Since January 2008, the rupee has seen three big trending moves. First, it dropped from Rs 39.27 per US dollar in January 2008 to Rs 52.06 in March 2009. Then it strengthened, peaking at Rs 44.03 in November 2010. Now it has slid again, to an all-time low of Rs 52.70. The gyrations have been strikingly correlated to hot flows. Portfolio investments from abroad peaked in January 2008, as did the stock market. Portfolio investment outflows started in late January 2008 and foreign institutional investors (FIIs) were net sellers until March 2009, when the rupee (and the stock market) bottomed. The next phase of rupee strengthening coincided with India once again becoming an attractive FII destination. The stock market hit its last peak in November 2010, which coincided with the rupee’s peak. Since then, FIIs have been net sellers. The recent rupee low and the recent equity index lows coincided, once again.
The rupee is not a free-float currency. There are capital account controls, though these have admittedly been relaxed significantly. Hence, the Reserve Bank of India (RBI) could intervene forcefully at any point, if it so desired. The evidence suggests, though, that the central bank has been a bystander, making only token interventions. This means a shelving of the earlier “dirty float” philosophy of targeting a band (plus/minus five per cent) of the so-called Real Effective Exchange Rate (REER), which adjusts for differences in inflation between India and a handful of major economies. The new approach has macroeconomic implications. The most obvious impact of the rupee movement is on trade. On the one hand, a weaker rupee makes exports competitive. It may, in fact, be necessary to maintain parity in competitiveness, given a policy of deliberate under-valuation by China. On the other hand, a weaker rupee increases import costs, and thus fuels domestic inflation. Over 70 per cent of the import bill is inelastic, consisting of energy commodities like crude, liquefied natural gas and high-quality coal.

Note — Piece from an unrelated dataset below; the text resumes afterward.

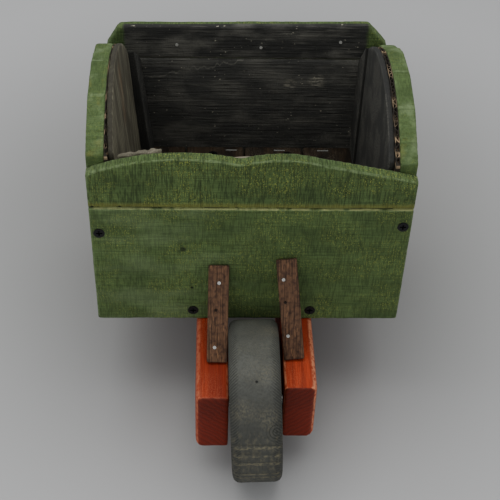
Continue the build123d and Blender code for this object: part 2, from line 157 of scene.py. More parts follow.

India’s external debt stood at $305 billion on March 31, 2011, and it has increased since. Foreign exchange reserves net of debt would be either negative or close to zero. The commercial component of external debt was around 28 per cent in March 2011. RBI statistics show that borrowing through various windows has risen at an average of $2.5-3.5 billion per month in the current fiscal. This is not surprising, given a hike in the limit for external commercial borrowing under the automatic route and widening differentials between domestic and hard-currency interest rates. Currency depreciation also makes it more expensive for companies with rupee earnings and forex-denominated debt to service obligations. Many companies have also written off losses on the forex account in the past couple of quarters, due to misconceived or inadequate hedging action.
A third variable worth considering is import substitution. In theory, a weak rupee allows higher protection for domestic industry. In practice, currency volatility makes it a big gamble for domestic manufacturer to build capacities, which may become unviable on another rupee rise. Should the RBI use the policy tools it commands, and revert to the dirty float by targeting a more predictable band around REER once again? As things stand, the advantages could outweigh the disadvantages. Given the current global turmoil, nobody can guarantee currency stability and, indeed, that shouldn’t be attempted if it involves depletion of reserves. But a base level of exchange rate predictability would help both companies and policy planners to plan for the future with greater confidence.